While the provisions of the Bankruptcy Code and this Court, through section 105, can shield the Debtor from his obligations to pay his creditors, this Court should not invoke its authority to shield the Debtor from his obligation to pay his debt to society, owed because of his criminal misconduct, Kelly v. Robinson, supra; United States v. Caddell, 830 F.2d 36 (5th Cir.1987); In re Roussin, 95 B.R. 270 (Bankr.D.N.H.1988), affd. 97 B.R. 130 *374 (D.N.H.1989), particularly when he has a forum in which to plead his inability to pay. The State has a justifiable interest in convening a probation revocation hearing for the purpose of considering whether the Debtor at this time has sufficiently paid his debt to society notwithstanding his financial problems. That is not to say that this Court could not act to protect the Debtor in the face of a showing that the State is proceeding in bad faith and is subverting the criminal process solely for the purpose of collecting a debt. In re Penny, 414 F. Supp. 1113 (W.D.N.C.1976).[6] Such a showing has not been made, however.

The Bankruptcy Code and the state statutory scheme provide the Debtor remedies to avoid incarceration, presumably the result he desires. Injunctive relief is an extraordinary remedy which should be granted sparingly. Matter of Tenpins Bowling, Ltd., supra at 478 citing Accord, Younger v. Harris, 401 U.S. 37, 91 S. Ct. 746, 27 L. Ed. 2d 669 (1971). In the absence of any showing of the applicability of the exceptions set forth in Younger v. Harris, this Court is not only reluctant to, but cannot, grant the relief requested by the Debtor.

Accordingly,

IT IS HEREBY ORDERED that the preliminary injunction entered herein is withdrawn, the request for the entry of a permanent injunction is denied, and this adversary proceeding is dismissed.

NOTES

[1] This language, that the restitution payments are intended to compensate the victims, is taken directly from the answer filed by Defendant, Paragraph 4.

[2] The Third Circuit summarized the arguments as follows:

(1) the victim does not personally possess a right to the restitution payment as ordered by the court; (2) a discharge of restitution interferes with state criminal proceedings, violating well-established principles of federalism; (3) Congress revised the Code in 1978 against the background of a judicially created exception for the discharge of criminal penalties; (4) discharge of the restitution obligation would create a "haven for criminals" in contravention of congressional intent; and (5) restitution is intended primarily to rehabilitate the offender and not to compensate the victim. In re Johnson-Allen, supra at 424.
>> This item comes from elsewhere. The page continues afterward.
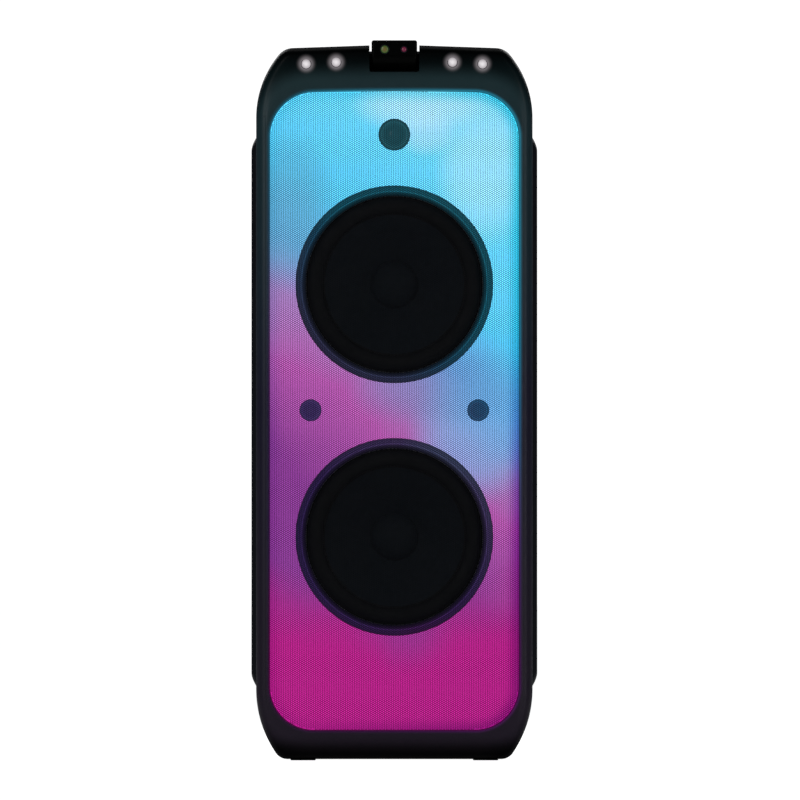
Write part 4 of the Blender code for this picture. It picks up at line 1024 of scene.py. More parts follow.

[3] The alternative, to find that restitution is not a debt and, thereby, end the analysis is enticing. However, once we accept the Supreme Court's interpretation in Kelly, as we are bound to do, that section 523(a)(7) codified the judicially created exception to discharge for fines, then (1) the express language of section 523(a)(7), particularly that it must be a "debt," (2) the specific references in the Code to the fines and penalties, and (3) the particular deletion of those references in the context of Chapter 13 in section 1328(a), combine to break the trance of that argument's allure. One can only conclude that restitution obligations are debts within the meaning of 11 U.S.C. § 101(4) and (11). To conclude to the contrary not only conflicts with the clear language of the Code, it would also deprive the State of the right to share as a claimant in distributions out of a Chapter 13 estate or, on a subordinated basis, from a debtor's Chapter 7 estate pursuant to Code § 726(a)(4).
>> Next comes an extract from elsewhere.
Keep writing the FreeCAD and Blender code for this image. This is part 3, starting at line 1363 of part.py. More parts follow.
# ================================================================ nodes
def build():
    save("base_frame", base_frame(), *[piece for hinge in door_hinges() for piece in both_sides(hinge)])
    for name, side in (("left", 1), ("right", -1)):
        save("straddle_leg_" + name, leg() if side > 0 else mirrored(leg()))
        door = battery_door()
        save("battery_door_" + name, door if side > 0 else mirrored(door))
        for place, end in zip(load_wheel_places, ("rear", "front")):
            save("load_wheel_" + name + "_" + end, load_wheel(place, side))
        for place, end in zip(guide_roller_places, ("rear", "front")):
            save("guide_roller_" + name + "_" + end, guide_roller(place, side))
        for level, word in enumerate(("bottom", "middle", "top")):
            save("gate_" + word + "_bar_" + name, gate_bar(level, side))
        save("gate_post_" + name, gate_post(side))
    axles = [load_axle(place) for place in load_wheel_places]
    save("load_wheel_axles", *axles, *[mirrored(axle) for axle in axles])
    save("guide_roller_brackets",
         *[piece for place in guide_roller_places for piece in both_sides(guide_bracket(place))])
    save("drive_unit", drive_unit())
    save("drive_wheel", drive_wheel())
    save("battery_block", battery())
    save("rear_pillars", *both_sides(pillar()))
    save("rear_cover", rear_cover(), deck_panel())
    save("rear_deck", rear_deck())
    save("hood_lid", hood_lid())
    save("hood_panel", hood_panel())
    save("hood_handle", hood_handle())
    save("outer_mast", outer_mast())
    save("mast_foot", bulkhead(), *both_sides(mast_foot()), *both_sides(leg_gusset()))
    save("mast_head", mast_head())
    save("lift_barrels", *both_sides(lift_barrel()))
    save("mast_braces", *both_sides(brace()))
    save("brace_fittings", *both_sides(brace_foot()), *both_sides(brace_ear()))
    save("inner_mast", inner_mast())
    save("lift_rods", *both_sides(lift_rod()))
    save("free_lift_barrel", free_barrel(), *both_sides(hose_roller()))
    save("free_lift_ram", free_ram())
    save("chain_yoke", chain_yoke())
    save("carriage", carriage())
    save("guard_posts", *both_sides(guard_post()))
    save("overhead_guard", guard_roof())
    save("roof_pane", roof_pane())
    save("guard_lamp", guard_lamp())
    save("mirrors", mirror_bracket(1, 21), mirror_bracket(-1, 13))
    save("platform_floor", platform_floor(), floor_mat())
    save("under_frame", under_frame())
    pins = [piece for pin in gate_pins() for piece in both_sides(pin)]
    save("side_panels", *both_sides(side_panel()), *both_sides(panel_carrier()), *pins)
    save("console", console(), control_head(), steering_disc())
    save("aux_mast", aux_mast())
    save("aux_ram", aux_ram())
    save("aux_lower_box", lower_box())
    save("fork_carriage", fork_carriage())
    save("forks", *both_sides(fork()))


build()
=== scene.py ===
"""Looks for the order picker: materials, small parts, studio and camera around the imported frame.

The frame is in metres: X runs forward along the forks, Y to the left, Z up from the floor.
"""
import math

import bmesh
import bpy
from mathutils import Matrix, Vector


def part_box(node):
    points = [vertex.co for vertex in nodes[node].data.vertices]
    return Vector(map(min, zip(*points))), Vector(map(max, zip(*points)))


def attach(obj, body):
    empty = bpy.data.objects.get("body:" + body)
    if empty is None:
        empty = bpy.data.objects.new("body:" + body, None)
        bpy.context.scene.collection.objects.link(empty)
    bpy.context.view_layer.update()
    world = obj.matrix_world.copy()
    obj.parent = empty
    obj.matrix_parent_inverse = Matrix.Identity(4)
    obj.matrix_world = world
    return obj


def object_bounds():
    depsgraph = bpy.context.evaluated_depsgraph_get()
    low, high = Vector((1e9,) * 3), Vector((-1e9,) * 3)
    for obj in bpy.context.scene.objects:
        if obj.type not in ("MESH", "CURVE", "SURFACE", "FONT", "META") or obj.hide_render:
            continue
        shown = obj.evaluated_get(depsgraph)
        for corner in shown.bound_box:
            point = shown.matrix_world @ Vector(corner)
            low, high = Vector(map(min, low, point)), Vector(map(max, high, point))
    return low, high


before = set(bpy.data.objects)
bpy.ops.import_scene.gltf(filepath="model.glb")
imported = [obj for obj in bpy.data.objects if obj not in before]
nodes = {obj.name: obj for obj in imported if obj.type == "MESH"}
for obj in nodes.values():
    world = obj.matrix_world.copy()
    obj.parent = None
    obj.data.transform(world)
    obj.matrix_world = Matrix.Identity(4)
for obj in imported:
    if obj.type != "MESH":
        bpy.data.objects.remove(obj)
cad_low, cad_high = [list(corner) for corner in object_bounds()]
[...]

[4] The language "and is not compensation for actual pecuniary loss" suggests that a bankruptcy court can review the particular statute under which the restitution payments arise and reach a determination that the motive is compensatory and not penal or rehabilitative. Upon reaching that conclusion, restitution in the nature of compensation may be discharged in both a Chapter 7 and a Chapter 13 case.

[5] Attached to the brief of the District Court is the order setting out the conditions of probation. Among the standard conditions listed are:

5. You shall maintain lawful employment with earnings sufficient to pay the amounts which the court ordered you to pay and you shall not terminate that employment without the consent of your probation officer.

. . . .

9. You shall support your dependents and meet your other financial responsibilities.
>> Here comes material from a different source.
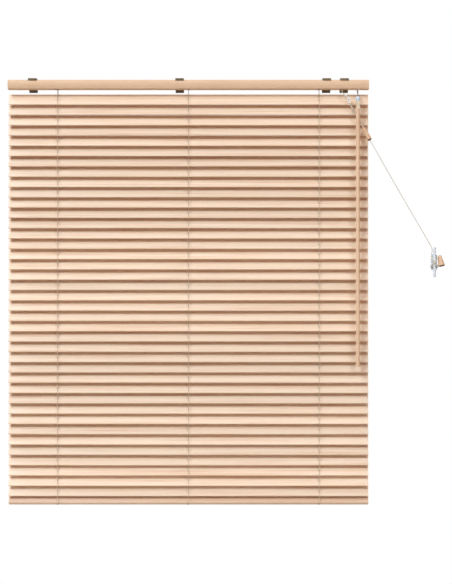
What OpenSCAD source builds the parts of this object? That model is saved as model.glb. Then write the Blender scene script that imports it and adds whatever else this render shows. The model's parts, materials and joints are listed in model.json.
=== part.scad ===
// Venetian blind with flat wooden slats, a steel headrail, a tilt wand and a pull cord on a cleat.
// +X runs along the slats, +Y points to the wall and +Z points up.
// The origin lies in the ceiling plane that the brackets meet, midway along the blind.
// The slats are stored closed, with their front edges down.

/* [Slats] */
// Length of a slat
slat_l = 751; // [740:1:752]
// Width of a slat
slat_w = 25; // [24:0.5:25]
// Thickness of a slat
slat_t = 2.6; // [2:0.1:2.6]
// Number of slats
slat_count = 39; // [20:1:39]
// Distance between slats in the ladders
pitch = 21.5; // [21:0.1:22]
// Angle of the closed slats from the horizontal
closed_angle = 62; // [56:1:62]
// Depth of the first slat's middle under the ceiling plane
first_drop = 43.7; // [43:0.1:46]
// Length of a slat's slot for the lift cord
slot_l = 10; // [10:0.5:15]
// Width of a slat's slot for the lift cord
slot_w = 2; // [2:0.5:5]

/* [Bottom rail] */
// Thickness of the bottom rail
base_t = 10; // [9:0.5:10]
// Drop from the last slat's middle to the bottom rail's middle
base_drop = 14.2; // [14:0.1:16]

/* [Headrail] */
// Length of the headrail with its end caps
rail_l = 753; // [753:1:790]
// Depth of the headrail from front to back
rail_d = 25; // [25:0.5:26]
// Height of the headrail
rail_h = 19; // [19:0.5:20]
// Sheet thickness of the headrail
rail_t = 0.8; // [0.6:0.1:0.8]
// Gap from the ceiling plane to the top of the headrail
top_gap = 3.5; // [3.3:0.1:3.5]

/* [Ladders] */
// Distance from the middle ladder to each outer one
ladder_x = 273; // [250:1:273]
// Diameter of a ladder string
string_d = 1; // [0.8:0.1:1]
// Distance from a slat's middle to the string that holds its edge
string_reach = 15.2; // [15.2:0.1:16]

/* [Tilter] */
// Depth of the tilt rod's axis under the ceiling plane
rod_drop = 10.5; // [10.5:0.1:11]
// Across the corners of the six-sided tilt rod
rod_d = 5.2; // [5:0.1:5.2]
// Number of teeth on the tilter gear
gear_teeth = 10; // [10:1:10]
// Size of a tooth, as the pitch diameter over the number of teeth
gear_module = 0.9; // [0.9:0.1:0.9]
// Position of the wand along the blind
wand_x = 352.6; // [352:0.1:355]
// Distance of the wand's axis in front of the slats' middle
wand_front = 20; // [20:0.1:21]
// Diameter of the wand
wand_d = 8.2; // [8:0.1:8.4]
// Depth of the wand's lower end under the ceiling plane
wand_drop = 601.5; // [400:0.5:800]

/* [Brackets] */
// Width of a bracket
bracket_w = 17.5; // [16:0.5:18]
// Distance of the wall behind the slats' middle
wall_y = 17; // [17:0.5:20]
// Diameter of a bracket's screw holes
screw_d = 4.4; // [4:0.1:4.6]

/* [Cords] */
// Diameter of the lift and pull cords
cord_d = 1.4; // [1.2:0.1:1.4]

/* [Cleat] */
// Position of the cleat along the wall
cleat_x = 515; // [515:1:515]
// Depth of the cleat's middle under the ceiling plane
cleat_drop = 383; // [383:1:383]
// Length of the cleat over both horns
cleat_l = 62.6; // [60:0.1:64]

/* [Hidden] */
$fn = 48;
wood = [0.93, 0.84, 0.73];
paint = [0.88, 0.76, 0.63];
brown = [0.36, 0.30, 0.24];
steel = [0.72, 0.72, 0.70];
cream = [0.93, 0.89, 0.80];
clear = [0.85, 0.91, 0.96];
white = [0.93, 0.93, 0.90];

ladders = [-ladder_x, 0, ladder_x];
bracket_xs = [-325.5, -18.5, 288.5, 325.5];
base_z = -first_drop - pitch * (slat_count - 1) - base_drop;
base_edge_r = 1.5;
plug_hole_r = 4;
plug_depth = 4;
plug_head_r = 6;
plug_head_t = 1.4;

rail_top = -top_gap;
rail_bottom = rail_top - rail_h;
floor_top = rail_bottom + rail_t;
rail_mid = rail_top - rail_h / 2;
lip_w = 3.2;
cap_t = 1.5;
cap_reach = 6;
floor_slot = [7, 17.6];

rod_z = -rod_drop;
rod_ends = [-283, wand_x + 7.4];
hex_play = 0.05;
string_y = string_reach * cos(closed_angle);
drum_r = string_y - string_d / 2 - 0.04;
drum_l = 10;
journal_r = 4;
journal_l = 2.6;
journal_play = 0.08;
cradle_t = 2;
cradle_in = drum_l / 2 + 0.2;
cradle_base_t = 0.8;

// The worm lies behind and below the gear, and its shaft points at the top of the wand.
worm_pitch = PI * gear_module;
worm_r = 2.5;
worm_off = 0.75;
worm_l = 9;
worm_shaft_r = 1.4;
worm_neck_r = 0.9;
mesh_gap = 0.1;
gear_pitch_r = gear_teeth * gear_module / 2;
gear_tip_r = gear_pitch_r + 0.65;
gear_root_r = 3.35;
gear_w = 3;
hub_r = 3.9;
shaft_gap = gear_pitch_r + worm_r + mesh_gap;
eye_z = -36;
eye_r = 2.5;
eye_hole_r = 1.6;
eye_t = 1.2;
bail_w = 6.6;
bail_r = 0.4;
bail_bend = 0.8;
eye_gap_y = wand_front;
eye_gap_z = rod_z - eye_z;
eye_span = sqrt(eye_gap_y * eye_gap_y + eye_gap_z * eye_gap_z);
worm_tilt = atan2(eye_gap_y, eye_gap_z) + asin(shaft_gap / eye_span);
worm_to_eye = sqrt(eye_span * eye_span - shaft_gap * shaft_gap);
worm_mid = [wand_x, shaft_gap * cos(worm_tilt), rod_z - shaft_gap * sin(worm_tilt)];
snout_z = rail_bottom - 1.7;

sleeve_r = 4.7;
sleeve_top = eye_z - eye_r - 0.25;
sleeve_bottom = -63.5;
wand_top = sleeve_top - 10.8;
skirt_r = wand_d / 2 + 0.45;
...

Section 16-11-206, C.R.S. which governs the revocation hearing in the event of a violation of a condition of probation reads as follows:

(3) at the hearing, the prosecution has the burden of establishing by a preponderance of evidence the violation of a condition of probation; . . . When, in a revocation hearing, the alleged violation of a condition is the probationer's failure to pay court-ordered . . . restitution, evidence of the failure to pay shall constitute prima facie evidence of a violation. (Emphasis added).

Finally, shortly after the order of sentencing (which included 6 months in a work release program) the Debtor was injured and unable to work, thereby making him unable to pay restitution and meet the conditions of probation. The Debtor was sentenced to serve a portion of his work release sentence in Jefferson County jail until he was able to resume work.

[6] In Penny a criminal warrant on a bad check charge was sworn out by a creditor against the debtor after the petition in bankruptcy had been filed. The prosecutor in the criminal action was a private attorney whose fees were paid by the creditor. When the debtor sued in the federal court to restrain the criminal prosecution, the same private attorney, paid for by the creditor, appeared for the state. Under those circumstances the federal court had little trouble finding that the criminal action was "not designed to vindicate the rights of the people of North Carolina. They were instituted to collect a debt." 414 F. Supp. at 1115. Those facts are in stark contrast to the facts confronting this Court.